AAAR 37th Annual Conference October 14 - October 18, 2019 Oregon Convention Center Portland, Oregon, USA
Abstract View
The Effect of Molecular Weight on the Phase Separation of Polymer-Polymer Aerosol Particles
EMILY-JEAN OTT, Miriam Freedman, The Pennsylvania State University
Abstract Number: 458 Working Group: Aerosol Chemistry
Abstract The creation of core shell polymer aerosol particles often occurs by following typical nanoparticle synthesis methods and then aerosolizing the solution that contains the nanoparticles. We are able to create polymer aerosols directly from a solution, and the particles show predictable morphologies. We atomize solutions containing two water soluble polymers that are able to under to liquid-liquid phase separation, rapidly dry the particles, and then impact them on carbon grids.
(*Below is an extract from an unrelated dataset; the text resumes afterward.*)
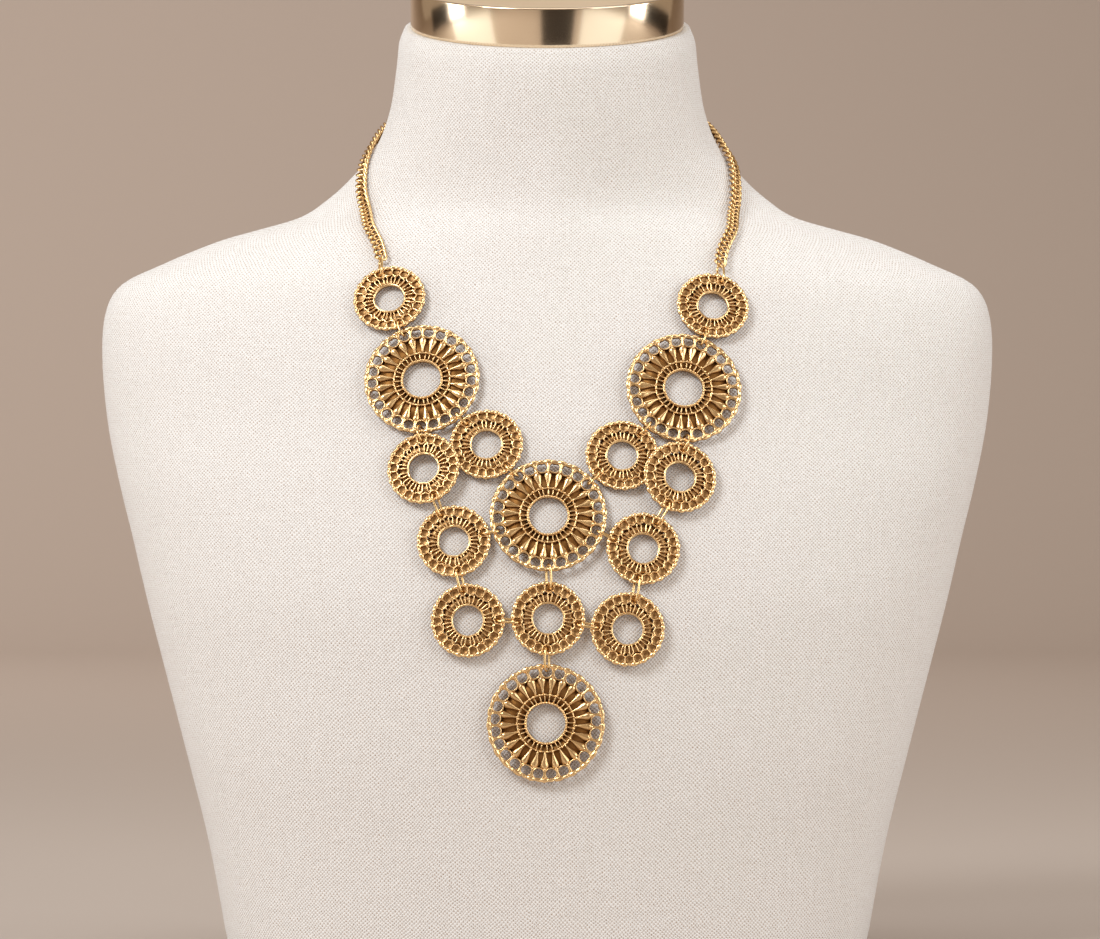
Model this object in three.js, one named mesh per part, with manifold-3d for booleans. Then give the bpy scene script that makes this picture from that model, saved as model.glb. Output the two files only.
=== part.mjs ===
// Bib necklace of openwork discs on a plain neck bust.
// Millimetres, +Z up, front towards -Y, origin in the middle of the bust's flat underside.
import * as THREE from 'three';
import { mergeVertices } from 'three/addons/utils/BufferGeometryUtils.js';
import Module from 'manifold-3d';

const wasm = await Module();
wasm.setup();

// Bust
const BUST_HEIGHT = 364;
const SHOULDER_WIDTH = 351;
const BUST_DEPTH = 180;
const NECK_WIDTH = 119;
const NECK_DEPTH = 108;
const NECK_SET_BACK = 40;
const NECK_TILT = THREE.MathUtils.degToRad(14);
const BUST_COLUMNS = 36;

// Brass cap
const CAP_WIDTH = 108.4;
const CAP_DEPTH = 98.5;
const CAP_HEIGHT = 15.5;
const CAP_BEVEL = 0.8;
const CAP_GAP = 0.3;
const CAP_SIDES = 36;

// Discs
const LARGE_RADIUS = 22;
const SMALL_RADIUS = 14;
const DISC_THICKNESS = 1.6;
const RELIEF = 0.45;
const RELIEF_SINK = 0.2;
const STAND_OFF = 1.6;
const RIM_GAP = 3;
const LEAST_GAP = 0.8;
const LAP_CLEARANCE = 0.4;
const LAP_TILT = THREE.MathUtils.degToRad(6);

// How the discs are laid out: rounds of moving them, the share of each miss that a move takes
// back, and how finely phases, slopes and laps are tried
const LAYOUT_PASSES = 300;
const LAYOUT_EASE = 0.3;
const PHASE_TRIALS = 24;
const SLOPE_REACH = 4;
const LAP_TRIALS = 72;
const LAP_SHARES = [1, 0.95, 0.9];
const LIFT_STEP = 0.05;

// Jump rings
const RING_WIRE = 0.9;
const RING_PLAY = 0.6;
const END_LINK_PLAY = 0.3;
const RING_TURN = THREE.MathUtils.degToRad(22);
const RING_STEPS = 10;
const RING_SIDES = 5;

// Chain
const CHAIN_WIDTH = 4;
const CHAIN_CLEARANCE = 0.3;
const CHAIN_SIDES = 8;
const CHAIN_STEPS = 30;
const END_LINK_WIRE = 1;
const END_RING_LENGTH = 8.6;
const END_LINK_LIFT = 0.7;

// Clasp at the nape
const CLASP_LENGTH = 12;
const CLASP_WIDTH = 5.5;
const CLASP_THICKNESS = 1.6;
const CLASP_WALL = 1.2;
const CLASP_EYE = 1.3;
const CLASP_PASS = CLASP_LENGTH / 2 - CLASP_WALL - RING_PLAY - RING_WIRE / 2;
const NAPE_RING_LENGTH = 4.6;
const NAPE_HEIGHT_SHARE = 0.93;
const CLASP_END_STEPS = 6;
const CLASP_HOLE_STEPS = 4;
const CLASP_EYE_SIDES = 8;

// Sections of the torso. height: share of BUST_HEIGHT. wide: share of SHOULDER_WIDTH.
// axis, front, back: distance from the origin along Y, as shares of BUST_DEPTH.
// power: 2 is an ellipse, more is squarer, less is leaner at the sides.
// parts: into how many steps the stretch up to the next row is divided.
const TORSO = [
  { height: 0.000, wide: 0.700, axis: 0.000, front: -0.445, back: 0.445, power: 2.6 },
  { height: 0.120, wide: 0.747, axis: 0.010, front: -0.450, back: 0.455, power: 2.5 },
  { height: 0.217, wide: 0.798, axis: 0.022, front: -0.452, back: 0.472, power: 2.5 },
  { height: 0.313, wide: 0.852, axis: 0.044, front: -0.444, back: 0.489, power: 2.4 },
  { height: 0.379, wide: 0.889, axis: 0.067, front: -0.429, back: 0.500, power: 2.4 },
  { height: 0.445, wide: 0.923, axis: 0.089, front: -0.397, back: 0.517, power: 2.35 },
  { height: 0.508, wide: 0.957, axis: 0.111, front: -0.353, back: 0.528, power: 2.3 },
  { height: 0.574, wide: 0.986, axis: 0.139, front: -0.303, back: 0.539, power: 2.15 },
  { height: 0.648, wide: 1.000, axis: 0.167, front: -0.244, back: 0.544, power: 2.10 },
  { height: 0.694, wide: 0.991, axis: 0.183, front: -0.203, back: 0.544, power: 2.00 },
  { height: 0.720, wide: 0.957, axis: 0.194, front: -0.178, back: 0.544, power: 1.90 },
  { height: 0.742, wide: 0.866, axis: 0.206, front: -0.158, back: 0.544, power: 1.75, parts: 2 },
  { height: 0.769, wide: 0.729, axis: 0.217, front: -0.133, back: 0.550, power: 1.60, parts: 2 },
];

// Sections of the neck. wide: share of NECK_WIDTH. deep: share of NECK_DEPTH.
// lean: share of NECK_TILT that the section has.
const NECK = [
  { height: 0.791, wide: 1.680, deep: 1.100, power: 1.50, lean: 0.00, parts: 2 },
  { height: 0.808, wide: 1.500, deep: 1.060, power: 1.50, lean: 0.03, parts: 2 },
  { height: 0.832, wide: 1.330, deep: 1.030, power: 1.60, lean: 0.12, parts: 2 },
  { height: 0.864, wide: 1.162, deep: 1.010, power: 1.80, lean: 0.30, parts: 2 },
  { height: 0.893, wide: 1.078, deep: 1.000, power: 1.95, lean: 0.50 },
  { height: 0.918, wide: 1.036, deep: 1.000, power: 2.00, lean: 0.70 },
  { height: 0.962, wide: 1.000, deep: 0.995, power: 2.00, lean: 0.95 },
  { height: 0.985, wide: 0.985, deep: 0.980, power: 2.00, lean: 1.00 },
  { height: 1.000, wide: 0.950, deep: 0.945, power: 2.00, lean: 1.00 },
];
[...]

The particles are then studied using cryo-transmission electron microscopy. The images are analyzed for particle area equivalent diameters and morphology. The polymers used in this study are polyethylene glycol (PEG) and dextran. By imaging submicron particles composed of these polymers with particle diameters as small as approximately 30 nm, we are able to determine that the particles exhibit a size dependent morphology. The larger particles undergo phase separation and exist in a core shell morphology, while smaller particles do not and maintain a homogenous morphology. We show that the region of particle sizes where morphology transitions from phase separated to homogenous can be tuned by changing the molecular weight of the polymers. We kept the monomer ratio between the PEG and dextran polymers approximately the same as we changed the molecular weights. In the molecular weight range studied, systems composed of low molecular weight polymers maintained a homogenous morphology in particles at larger sizes than systems composed of polymers with higher molecular weights. We are able to model this trend by using a system of equations that combine classical nucleation theory and Flory-Huggins theory. These morphology tunable aerosol particles could have potential applications in the pharmaceutical and sensor industries.